What is expected: Isolate every line in the records below with "Identity" in it.

Excerpted data:
———

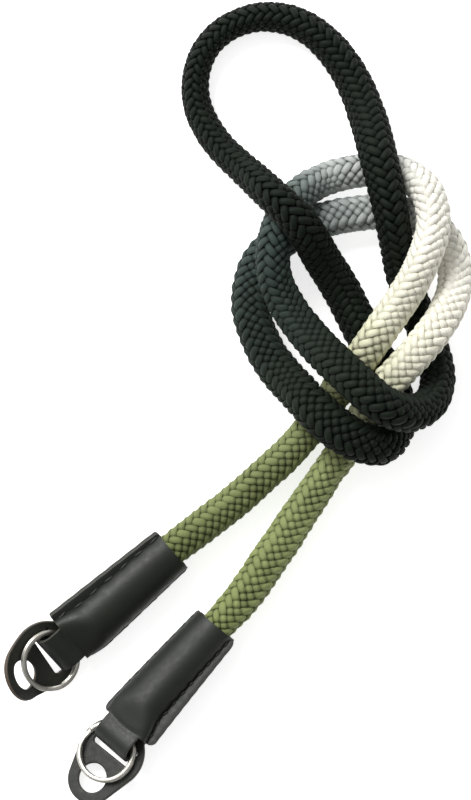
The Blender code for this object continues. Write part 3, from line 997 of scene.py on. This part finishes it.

———

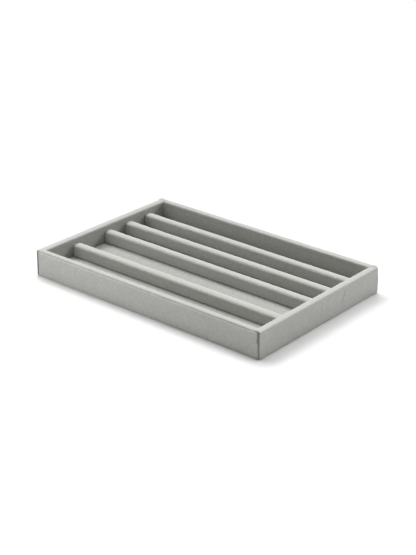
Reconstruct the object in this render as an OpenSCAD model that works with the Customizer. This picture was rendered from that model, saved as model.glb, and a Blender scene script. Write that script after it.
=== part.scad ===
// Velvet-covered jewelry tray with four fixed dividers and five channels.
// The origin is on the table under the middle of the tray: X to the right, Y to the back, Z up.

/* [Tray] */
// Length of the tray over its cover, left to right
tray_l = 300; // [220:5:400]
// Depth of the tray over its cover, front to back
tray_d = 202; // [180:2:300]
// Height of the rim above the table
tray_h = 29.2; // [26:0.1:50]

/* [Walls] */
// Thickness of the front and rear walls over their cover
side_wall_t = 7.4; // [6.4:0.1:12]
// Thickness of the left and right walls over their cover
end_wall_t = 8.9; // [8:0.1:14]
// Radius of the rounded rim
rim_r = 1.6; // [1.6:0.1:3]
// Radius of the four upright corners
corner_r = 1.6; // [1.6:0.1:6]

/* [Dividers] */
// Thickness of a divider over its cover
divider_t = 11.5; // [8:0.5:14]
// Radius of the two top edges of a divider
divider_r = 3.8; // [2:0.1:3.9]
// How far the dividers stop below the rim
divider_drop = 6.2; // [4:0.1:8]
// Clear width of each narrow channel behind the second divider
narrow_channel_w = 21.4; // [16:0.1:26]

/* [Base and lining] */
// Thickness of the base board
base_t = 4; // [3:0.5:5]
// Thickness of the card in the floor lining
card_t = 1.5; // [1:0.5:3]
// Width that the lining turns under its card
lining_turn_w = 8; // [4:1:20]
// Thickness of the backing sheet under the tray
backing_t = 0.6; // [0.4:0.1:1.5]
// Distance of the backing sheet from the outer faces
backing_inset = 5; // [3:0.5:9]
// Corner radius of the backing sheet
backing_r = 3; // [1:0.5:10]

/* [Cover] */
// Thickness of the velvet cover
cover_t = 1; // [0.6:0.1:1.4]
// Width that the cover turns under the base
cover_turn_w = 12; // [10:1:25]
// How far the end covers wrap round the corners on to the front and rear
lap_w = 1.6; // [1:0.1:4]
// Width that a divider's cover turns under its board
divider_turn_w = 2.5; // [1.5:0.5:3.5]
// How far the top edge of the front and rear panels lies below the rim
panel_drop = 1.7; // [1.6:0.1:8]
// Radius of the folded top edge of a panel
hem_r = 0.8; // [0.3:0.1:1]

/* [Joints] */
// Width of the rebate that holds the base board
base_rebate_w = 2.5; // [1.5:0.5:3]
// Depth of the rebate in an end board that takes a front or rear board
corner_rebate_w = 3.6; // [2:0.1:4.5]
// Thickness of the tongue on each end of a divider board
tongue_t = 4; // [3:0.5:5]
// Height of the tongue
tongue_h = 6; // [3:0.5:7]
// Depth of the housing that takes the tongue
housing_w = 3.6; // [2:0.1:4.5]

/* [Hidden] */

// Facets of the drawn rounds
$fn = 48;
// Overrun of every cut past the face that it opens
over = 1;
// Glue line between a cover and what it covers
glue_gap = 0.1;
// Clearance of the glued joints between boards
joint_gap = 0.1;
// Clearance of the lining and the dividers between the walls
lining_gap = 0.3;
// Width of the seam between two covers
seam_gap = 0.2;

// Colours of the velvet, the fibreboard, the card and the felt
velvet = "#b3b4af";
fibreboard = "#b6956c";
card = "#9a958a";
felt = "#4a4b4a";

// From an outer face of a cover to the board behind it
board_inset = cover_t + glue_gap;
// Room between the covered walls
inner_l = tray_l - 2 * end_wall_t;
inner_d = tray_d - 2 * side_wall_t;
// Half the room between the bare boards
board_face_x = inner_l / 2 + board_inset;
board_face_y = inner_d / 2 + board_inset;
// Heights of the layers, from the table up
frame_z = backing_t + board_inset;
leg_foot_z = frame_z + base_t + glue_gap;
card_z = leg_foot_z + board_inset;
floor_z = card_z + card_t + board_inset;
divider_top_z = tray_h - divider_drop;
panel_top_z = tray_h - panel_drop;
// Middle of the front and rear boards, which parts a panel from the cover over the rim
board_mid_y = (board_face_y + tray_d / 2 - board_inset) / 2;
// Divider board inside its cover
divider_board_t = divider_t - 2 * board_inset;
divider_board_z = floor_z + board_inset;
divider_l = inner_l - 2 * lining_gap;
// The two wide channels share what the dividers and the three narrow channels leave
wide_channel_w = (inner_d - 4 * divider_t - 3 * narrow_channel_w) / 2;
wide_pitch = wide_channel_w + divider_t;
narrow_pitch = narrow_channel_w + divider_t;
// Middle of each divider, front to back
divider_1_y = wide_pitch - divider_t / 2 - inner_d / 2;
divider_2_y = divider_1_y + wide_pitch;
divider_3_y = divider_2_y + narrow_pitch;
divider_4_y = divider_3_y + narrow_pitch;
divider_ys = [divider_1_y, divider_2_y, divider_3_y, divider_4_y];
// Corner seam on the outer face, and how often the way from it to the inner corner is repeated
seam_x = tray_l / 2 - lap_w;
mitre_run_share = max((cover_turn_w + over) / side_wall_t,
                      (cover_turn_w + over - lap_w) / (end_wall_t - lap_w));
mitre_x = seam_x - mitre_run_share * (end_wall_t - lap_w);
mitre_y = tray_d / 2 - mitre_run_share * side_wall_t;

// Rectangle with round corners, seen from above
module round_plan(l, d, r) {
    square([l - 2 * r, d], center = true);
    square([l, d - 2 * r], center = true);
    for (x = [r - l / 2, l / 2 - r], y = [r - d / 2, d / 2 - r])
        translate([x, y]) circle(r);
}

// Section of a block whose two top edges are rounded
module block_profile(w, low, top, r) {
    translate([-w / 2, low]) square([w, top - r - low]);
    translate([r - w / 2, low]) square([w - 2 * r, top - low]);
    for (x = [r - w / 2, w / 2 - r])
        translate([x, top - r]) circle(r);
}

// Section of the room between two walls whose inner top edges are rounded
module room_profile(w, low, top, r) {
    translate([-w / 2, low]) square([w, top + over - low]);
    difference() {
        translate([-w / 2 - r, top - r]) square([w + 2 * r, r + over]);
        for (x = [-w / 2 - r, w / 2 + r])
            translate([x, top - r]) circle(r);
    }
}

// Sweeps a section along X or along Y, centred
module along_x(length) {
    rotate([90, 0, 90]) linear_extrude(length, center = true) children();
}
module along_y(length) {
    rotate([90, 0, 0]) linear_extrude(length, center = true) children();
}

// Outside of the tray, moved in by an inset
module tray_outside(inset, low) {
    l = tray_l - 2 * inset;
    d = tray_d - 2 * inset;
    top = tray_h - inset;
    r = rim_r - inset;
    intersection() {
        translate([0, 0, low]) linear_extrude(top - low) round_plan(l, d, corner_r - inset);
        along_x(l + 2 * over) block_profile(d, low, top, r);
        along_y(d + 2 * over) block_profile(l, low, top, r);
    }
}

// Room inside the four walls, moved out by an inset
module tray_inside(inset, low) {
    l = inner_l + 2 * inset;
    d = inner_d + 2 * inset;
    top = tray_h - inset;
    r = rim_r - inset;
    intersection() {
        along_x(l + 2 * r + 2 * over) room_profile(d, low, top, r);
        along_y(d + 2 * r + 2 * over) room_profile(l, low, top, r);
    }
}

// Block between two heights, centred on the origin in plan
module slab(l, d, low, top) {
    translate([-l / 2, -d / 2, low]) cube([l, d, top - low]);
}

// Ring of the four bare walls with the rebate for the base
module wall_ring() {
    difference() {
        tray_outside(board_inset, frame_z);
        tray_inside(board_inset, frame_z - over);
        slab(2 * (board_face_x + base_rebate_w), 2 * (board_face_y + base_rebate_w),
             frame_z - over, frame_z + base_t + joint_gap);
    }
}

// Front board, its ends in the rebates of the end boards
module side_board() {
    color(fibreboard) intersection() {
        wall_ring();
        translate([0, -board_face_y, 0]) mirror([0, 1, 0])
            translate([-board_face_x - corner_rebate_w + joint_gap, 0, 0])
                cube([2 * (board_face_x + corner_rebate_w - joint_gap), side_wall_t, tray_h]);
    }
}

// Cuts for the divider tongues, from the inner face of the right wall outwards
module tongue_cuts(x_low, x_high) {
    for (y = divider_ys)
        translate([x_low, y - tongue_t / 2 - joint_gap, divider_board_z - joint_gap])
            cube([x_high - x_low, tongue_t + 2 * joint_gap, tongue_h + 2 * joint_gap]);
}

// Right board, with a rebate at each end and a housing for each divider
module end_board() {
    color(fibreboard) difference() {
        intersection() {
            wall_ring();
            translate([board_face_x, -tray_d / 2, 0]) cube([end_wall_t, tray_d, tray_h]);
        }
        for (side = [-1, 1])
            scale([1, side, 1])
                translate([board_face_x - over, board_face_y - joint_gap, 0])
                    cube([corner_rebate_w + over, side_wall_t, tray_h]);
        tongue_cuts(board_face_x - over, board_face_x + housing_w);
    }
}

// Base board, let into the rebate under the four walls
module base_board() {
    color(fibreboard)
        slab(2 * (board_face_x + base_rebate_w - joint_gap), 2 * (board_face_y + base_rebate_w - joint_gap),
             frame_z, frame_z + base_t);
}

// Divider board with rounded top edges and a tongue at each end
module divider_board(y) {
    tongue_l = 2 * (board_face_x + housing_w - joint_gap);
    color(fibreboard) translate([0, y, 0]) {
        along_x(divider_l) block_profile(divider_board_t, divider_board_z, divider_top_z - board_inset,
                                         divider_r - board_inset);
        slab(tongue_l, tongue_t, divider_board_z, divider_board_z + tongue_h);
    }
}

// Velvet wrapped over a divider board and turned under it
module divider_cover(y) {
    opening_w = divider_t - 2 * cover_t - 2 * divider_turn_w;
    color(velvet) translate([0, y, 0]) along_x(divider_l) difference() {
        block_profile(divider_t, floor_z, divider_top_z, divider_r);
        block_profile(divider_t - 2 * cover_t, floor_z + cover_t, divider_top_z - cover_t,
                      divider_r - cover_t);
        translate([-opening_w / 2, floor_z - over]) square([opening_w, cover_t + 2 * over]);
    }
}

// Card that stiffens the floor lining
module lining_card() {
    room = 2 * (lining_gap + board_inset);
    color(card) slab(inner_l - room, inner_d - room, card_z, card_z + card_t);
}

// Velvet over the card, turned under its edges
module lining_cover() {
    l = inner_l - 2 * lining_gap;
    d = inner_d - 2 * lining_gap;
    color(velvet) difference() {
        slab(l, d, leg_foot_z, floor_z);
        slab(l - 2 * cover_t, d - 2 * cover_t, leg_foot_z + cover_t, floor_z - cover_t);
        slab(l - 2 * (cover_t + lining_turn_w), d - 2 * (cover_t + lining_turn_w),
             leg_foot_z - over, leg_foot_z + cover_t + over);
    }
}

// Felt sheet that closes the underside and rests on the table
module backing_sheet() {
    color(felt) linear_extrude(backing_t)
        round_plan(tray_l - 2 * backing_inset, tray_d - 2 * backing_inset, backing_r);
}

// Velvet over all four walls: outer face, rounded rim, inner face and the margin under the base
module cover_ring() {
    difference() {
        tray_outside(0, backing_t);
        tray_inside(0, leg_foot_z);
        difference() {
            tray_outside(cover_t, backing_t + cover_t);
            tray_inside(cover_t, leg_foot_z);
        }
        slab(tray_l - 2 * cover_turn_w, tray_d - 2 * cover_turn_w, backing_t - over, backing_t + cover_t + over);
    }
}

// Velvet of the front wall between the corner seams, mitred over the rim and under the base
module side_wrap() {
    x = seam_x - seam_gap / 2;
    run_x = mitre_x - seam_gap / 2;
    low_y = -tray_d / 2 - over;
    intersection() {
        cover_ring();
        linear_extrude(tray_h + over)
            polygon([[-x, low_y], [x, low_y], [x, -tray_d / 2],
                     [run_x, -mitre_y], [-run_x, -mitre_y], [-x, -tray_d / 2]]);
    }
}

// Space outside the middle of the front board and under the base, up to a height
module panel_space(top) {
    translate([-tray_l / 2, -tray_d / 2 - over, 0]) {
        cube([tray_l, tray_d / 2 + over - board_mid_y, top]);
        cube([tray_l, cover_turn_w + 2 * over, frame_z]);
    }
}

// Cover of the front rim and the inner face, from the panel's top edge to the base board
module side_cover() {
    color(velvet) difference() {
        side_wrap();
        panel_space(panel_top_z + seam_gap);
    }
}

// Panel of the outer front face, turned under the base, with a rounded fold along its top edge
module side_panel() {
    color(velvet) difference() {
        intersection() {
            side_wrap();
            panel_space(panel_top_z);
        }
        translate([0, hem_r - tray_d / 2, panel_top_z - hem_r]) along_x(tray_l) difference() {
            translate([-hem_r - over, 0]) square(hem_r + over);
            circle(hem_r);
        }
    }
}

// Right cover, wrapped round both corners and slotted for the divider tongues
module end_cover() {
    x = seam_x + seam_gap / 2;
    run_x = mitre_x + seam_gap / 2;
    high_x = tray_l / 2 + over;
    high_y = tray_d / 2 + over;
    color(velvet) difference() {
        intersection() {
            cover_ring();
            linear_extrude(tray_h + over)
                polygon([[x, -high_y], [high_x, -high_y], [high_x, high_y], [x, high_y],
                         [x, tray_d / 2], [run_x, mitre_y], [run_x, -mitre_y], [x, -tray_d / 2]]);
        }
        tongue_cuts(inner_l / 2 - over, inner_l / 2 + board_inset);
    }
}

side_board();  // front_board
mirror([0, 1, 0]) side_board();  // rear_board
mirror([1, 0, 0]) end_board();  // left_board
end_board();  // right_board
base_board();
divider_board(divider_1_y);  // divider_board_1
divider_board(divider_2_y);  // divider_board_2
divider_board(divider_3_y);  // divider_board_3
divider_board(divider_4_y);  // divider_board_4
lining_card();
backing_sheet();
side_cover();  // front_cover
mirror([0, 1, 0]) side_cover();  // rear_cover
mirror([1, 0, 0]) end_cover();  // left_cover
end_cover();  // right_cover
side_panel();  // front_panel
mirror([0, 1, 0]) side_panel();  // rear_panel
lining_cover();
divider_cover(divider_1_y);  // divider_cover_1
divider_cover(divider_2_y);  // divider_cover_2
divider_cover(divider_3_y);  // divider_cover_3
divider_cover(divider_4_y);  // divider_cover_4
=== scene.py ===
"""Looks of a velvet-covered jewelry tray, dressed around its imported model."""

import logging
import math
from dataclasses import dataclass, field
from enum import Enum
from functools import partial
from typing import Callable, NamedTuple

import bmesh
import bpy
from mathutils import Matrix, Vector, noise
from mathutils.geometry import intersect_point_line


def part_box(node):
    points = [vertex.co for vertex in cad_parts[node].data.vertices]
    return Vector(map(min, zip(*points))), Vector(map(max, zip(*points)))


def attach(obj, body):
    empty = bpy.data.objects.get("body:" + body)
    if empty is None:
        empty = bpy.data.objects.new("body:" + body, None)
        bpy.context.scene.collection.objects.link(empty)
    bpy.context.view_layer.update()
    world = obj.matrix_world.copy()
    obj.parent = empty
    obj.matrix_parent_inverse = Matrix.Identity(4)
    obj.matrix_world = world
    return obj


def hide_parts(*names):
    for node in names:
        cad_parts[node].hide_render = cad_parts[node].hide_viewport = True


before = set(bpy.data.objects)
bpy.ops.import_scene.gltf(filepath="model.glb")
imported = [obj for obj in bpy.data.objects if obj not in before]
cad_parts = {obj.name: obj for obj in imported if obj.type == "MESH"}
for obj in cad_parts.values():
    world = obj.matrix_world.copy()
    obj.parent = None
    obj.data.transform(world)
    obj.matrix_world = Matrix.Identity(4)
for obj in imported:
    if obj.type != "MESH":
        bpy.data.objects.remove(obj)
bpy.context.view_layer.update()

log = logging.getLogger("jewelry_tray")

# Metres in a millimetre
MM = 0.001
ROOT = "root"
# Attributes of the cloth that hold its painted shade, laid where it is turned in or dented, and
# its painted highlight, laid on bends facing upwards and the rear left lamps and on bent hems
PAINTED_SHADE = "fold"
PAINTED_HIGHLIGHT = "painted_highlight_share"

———

Result:
    obj.matrix_parent_inverse = Matrix.Identity(4)
    obj.matrix_world = Matrix.Identity(4)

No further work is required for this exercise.